> _Task to carry out_:
Find each line containing the string "groups" and return it.

> _Information supplied_:
'''

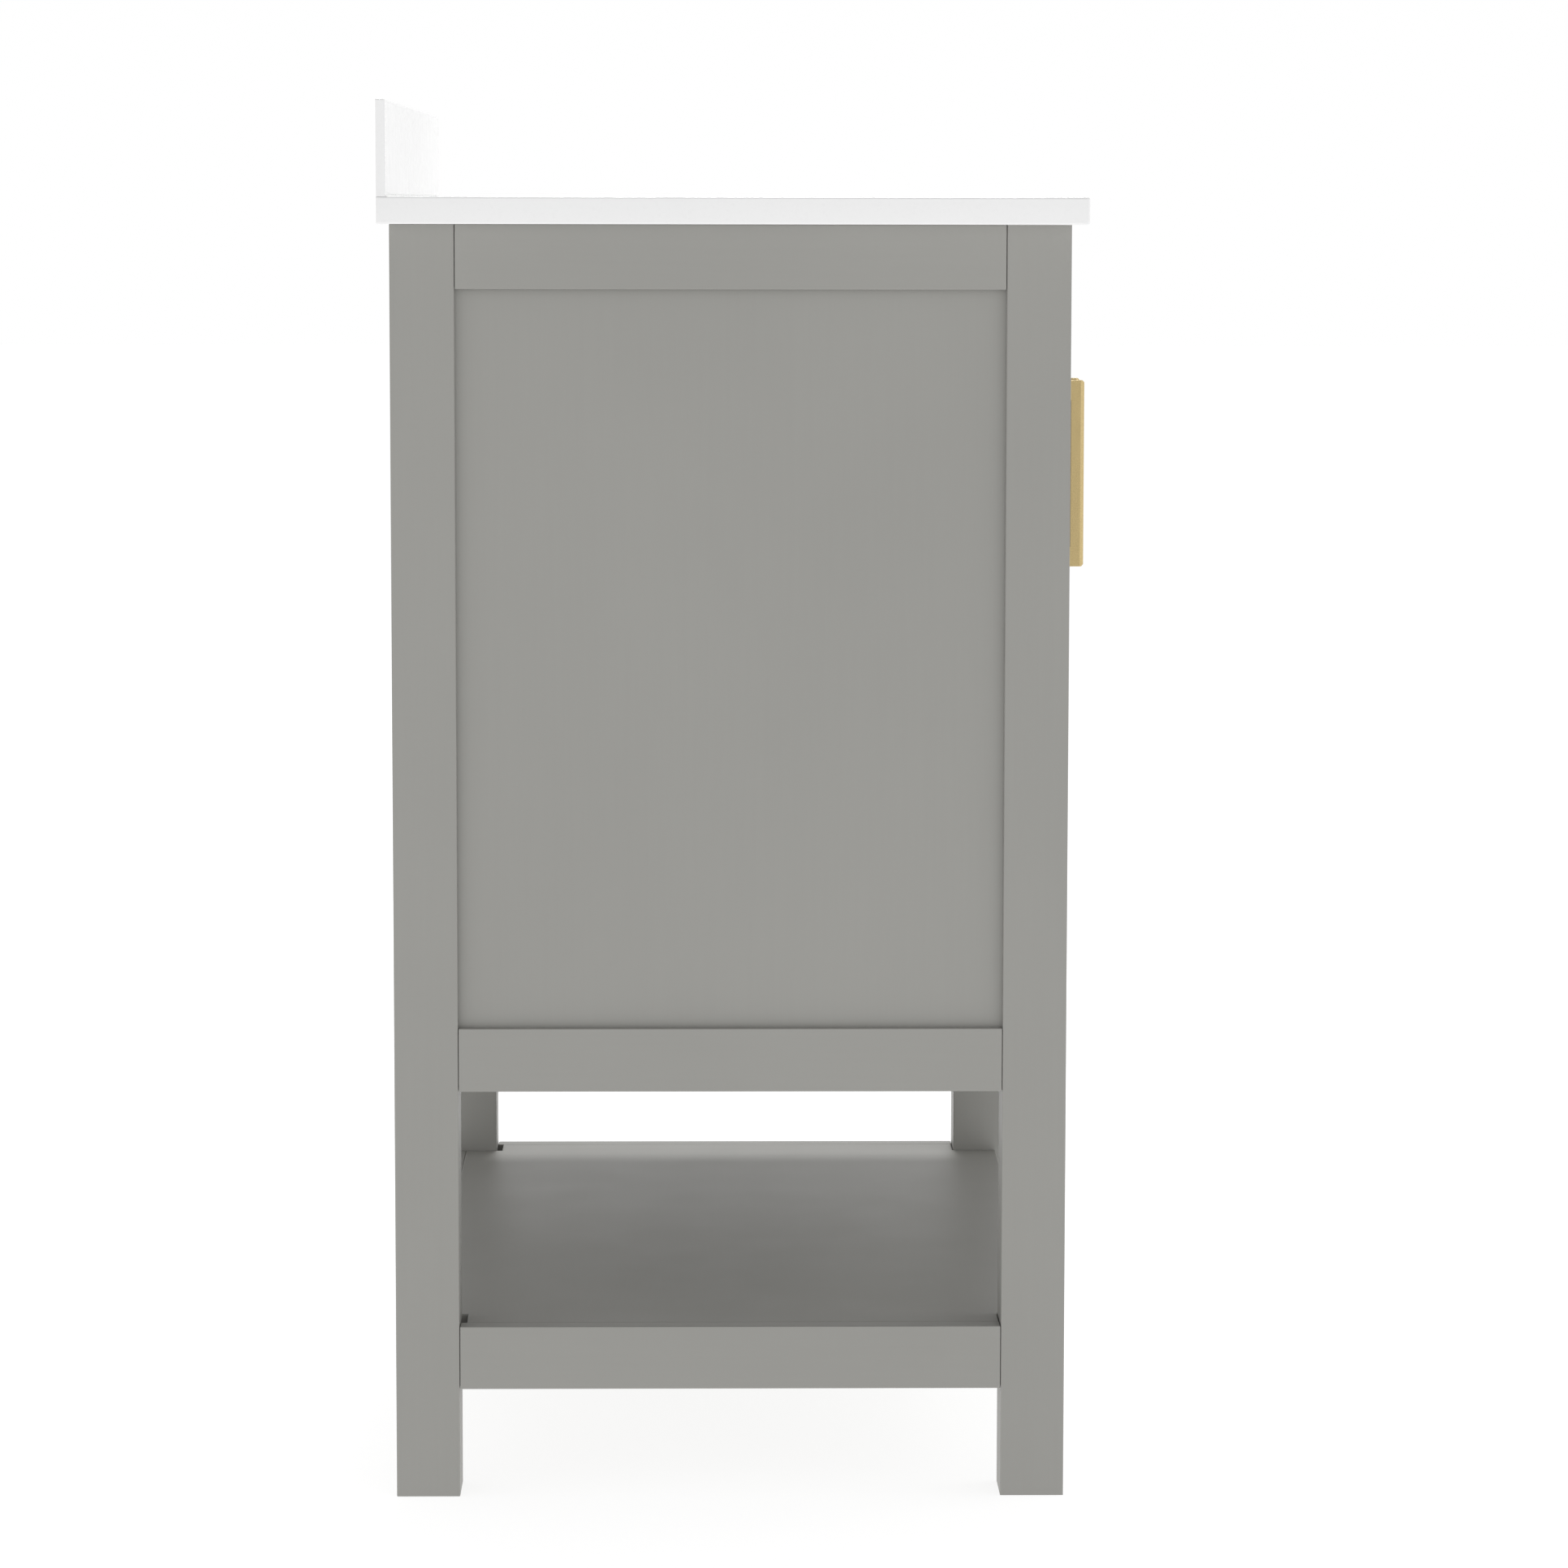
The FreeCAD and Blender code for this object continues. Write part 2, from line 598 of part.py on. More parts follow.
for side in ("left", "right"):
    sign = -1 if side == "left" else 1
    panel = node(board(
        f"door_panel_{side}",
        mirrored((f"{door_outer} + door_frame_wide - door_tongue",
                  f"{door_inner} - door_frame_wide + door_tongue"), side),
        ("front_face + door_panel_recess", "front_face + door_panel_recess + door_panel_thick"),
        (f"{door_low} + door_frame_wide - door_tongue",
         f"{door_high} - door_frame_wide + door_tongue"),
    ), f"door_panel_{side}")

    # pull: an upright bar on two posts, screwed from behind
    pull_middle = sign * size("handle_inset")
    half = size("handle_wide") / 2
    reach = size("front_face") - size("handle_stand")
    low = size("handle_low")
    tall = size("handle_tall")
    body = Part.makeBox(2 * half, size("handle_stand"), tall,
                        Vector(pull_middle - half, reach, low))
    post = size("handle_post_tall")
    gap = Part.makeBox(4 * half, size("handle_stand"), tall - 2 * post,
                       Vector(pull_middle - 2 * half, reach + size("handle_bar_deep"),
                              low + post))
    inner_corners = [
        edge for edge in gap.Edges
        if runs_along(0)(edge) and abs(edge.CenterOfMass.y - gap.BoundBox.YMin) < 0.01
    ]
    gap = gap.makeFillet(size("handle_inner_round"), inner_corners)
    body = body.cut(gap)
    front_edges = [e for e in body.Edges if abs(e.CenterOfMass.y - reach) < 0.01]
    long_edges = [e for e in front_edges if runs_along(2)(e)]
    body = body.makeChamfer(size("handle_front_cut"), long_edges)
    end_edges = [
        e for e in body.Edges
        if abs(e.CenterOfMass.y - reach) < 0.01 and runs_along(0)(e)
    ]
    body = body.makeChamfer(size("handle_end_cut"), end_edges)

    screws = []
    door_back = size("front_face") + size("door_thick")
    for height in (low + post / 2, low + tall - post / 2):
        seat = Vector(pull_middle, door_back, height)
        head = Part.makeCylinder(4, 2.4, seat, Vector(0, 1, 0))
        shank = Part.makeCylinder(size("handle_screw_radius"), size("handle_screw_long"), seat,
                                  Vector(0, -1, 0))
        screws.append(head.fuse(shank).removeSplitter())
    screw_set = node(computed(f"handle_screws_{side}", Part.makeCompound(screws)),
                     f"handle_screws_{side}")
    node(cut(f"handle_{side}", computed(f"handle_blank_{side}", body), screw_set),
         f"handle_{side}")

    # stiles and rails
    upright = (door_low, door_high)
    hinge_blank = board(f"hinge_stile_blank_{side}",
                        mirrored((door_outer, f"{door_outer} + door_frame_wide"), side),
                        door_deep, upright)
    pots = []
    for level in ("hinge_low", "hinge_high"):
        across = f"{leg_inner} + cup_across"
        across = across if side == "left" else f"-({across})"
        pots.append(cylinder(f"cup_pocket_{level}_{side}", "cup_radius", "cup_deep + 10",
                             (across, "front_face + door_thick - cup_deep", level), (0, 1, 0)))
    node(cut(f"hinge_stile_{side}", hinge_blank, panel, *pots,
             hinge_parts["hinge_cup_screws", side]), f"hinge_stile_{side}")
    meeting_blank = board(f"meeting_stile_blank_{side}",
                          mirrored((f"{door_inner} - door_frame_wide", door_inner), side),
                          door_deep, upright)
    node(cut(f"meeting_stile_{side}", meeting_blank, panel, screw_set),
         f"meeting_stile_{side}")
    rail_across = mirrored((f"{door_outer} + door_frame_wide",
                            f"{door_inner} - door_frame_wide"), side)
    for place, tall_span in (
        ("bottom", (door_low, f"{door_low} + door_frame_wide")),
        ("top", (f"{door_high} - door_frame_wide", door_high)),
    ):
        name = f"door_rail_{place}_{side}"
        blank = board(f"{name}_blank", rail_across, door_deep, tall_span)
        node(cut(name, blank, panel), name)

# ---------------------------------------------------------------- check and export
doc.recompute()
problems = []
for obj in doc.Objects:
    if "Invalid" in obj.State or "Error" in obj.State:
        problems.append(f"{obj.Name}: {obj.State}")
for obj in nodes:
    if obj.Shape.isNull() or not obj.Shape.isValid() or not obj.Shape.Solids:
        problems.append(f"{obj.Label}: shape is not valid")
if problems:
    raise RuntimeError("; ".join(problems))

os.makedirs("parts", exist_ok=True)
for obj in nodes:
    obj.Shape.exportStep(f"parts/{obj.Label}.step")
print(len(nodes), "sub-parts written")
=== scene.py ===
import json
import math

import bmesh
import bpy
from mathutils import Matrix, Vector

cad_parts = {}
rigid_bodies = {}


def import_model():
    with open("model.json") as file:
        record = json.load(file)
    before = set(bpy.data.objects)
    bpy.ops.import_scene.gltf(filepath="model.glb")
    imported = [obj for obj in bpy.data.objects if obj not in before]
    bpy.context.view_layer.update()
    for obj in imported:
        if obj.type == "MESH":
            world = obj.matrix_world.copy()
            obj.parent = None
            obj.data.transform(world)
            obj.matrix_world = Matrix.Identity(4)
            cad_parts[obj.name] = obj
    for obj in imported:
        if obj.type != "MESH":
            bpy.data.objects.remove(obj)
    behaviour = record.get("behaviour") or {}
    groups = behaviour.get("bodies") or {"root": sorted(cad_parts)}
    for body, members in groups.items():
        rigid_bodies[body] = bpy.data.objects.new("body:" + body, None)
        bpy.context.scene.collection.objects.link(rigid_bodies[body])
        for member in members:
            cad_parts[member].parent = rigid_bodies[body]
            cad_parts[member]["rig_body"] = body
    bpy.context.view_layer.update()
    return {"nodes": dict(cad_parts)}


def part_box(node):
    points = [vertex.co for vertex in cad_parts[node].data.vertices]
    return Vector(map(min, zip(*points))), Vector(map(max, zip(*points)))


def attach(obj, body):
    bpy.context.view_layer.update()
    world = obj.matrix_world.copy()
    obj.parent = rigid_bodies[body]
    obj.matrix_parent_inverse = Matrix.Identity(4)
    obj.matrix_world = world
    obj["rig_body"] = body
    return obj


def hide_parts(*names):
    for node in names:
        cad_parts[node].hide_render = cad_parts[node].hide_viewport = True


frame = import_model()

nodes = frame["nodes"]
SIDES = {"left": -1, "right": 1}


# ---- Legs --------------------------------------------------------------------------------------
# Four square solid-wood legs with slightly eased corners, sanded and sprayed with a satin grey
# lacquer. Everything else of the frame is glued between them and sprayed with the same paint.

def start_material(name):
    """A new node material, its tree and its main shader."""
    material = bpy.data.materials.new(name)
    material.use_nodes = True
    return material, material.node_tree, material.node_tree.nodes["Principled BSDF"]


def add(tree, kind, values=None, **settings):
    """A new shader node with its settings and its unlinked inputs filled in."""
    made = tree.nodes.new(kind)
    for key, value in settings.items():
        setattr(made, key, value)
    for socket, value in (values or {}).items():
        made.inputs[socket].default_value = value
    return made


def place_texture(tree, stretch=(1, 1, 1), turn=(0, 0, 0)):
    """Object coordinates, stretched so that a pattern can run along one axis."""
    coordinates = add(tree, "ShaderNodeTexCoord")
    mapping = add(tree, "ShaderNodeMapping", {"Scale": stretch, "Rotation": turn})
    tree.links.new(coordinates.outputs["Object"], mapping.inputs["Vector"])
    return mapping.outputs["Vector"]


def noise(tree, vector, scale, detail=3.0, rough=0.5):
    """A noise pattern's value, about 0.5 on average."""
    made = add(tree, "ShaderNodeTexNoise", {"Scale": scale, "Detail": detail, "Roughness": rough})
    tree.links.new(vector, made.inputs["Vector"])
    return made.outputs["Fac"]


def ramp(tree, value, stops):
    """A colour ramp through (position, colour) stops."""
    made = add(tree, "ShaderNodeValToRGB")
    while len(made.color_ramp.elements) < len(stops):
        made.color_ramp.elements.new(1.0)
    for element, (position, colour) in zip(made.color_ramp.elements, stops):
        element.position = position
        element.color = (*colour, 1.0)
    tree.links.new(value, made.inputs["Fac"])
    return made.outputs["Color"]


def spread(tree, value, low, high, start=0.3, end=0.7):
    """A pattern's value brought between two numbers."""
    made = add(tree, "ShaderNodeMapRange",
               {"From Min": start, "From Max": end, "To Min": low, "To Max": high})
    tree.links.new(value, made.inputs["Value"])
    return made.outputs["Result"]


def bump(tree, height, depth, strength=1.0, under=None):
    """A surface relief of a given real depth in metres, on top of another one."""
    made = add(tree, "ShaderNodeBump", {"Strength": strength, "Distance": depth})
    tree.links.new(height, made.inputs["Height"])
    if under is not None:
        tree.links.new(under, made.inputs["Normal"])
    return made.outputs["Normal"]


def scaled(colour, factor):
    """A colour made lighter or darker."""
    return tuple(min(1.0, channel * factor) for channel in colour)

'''

> _Solution for this task_:
    groups = behaviour.get("bodies") or {"root": sorted(cad_parts)}
    for body, members in groups.items():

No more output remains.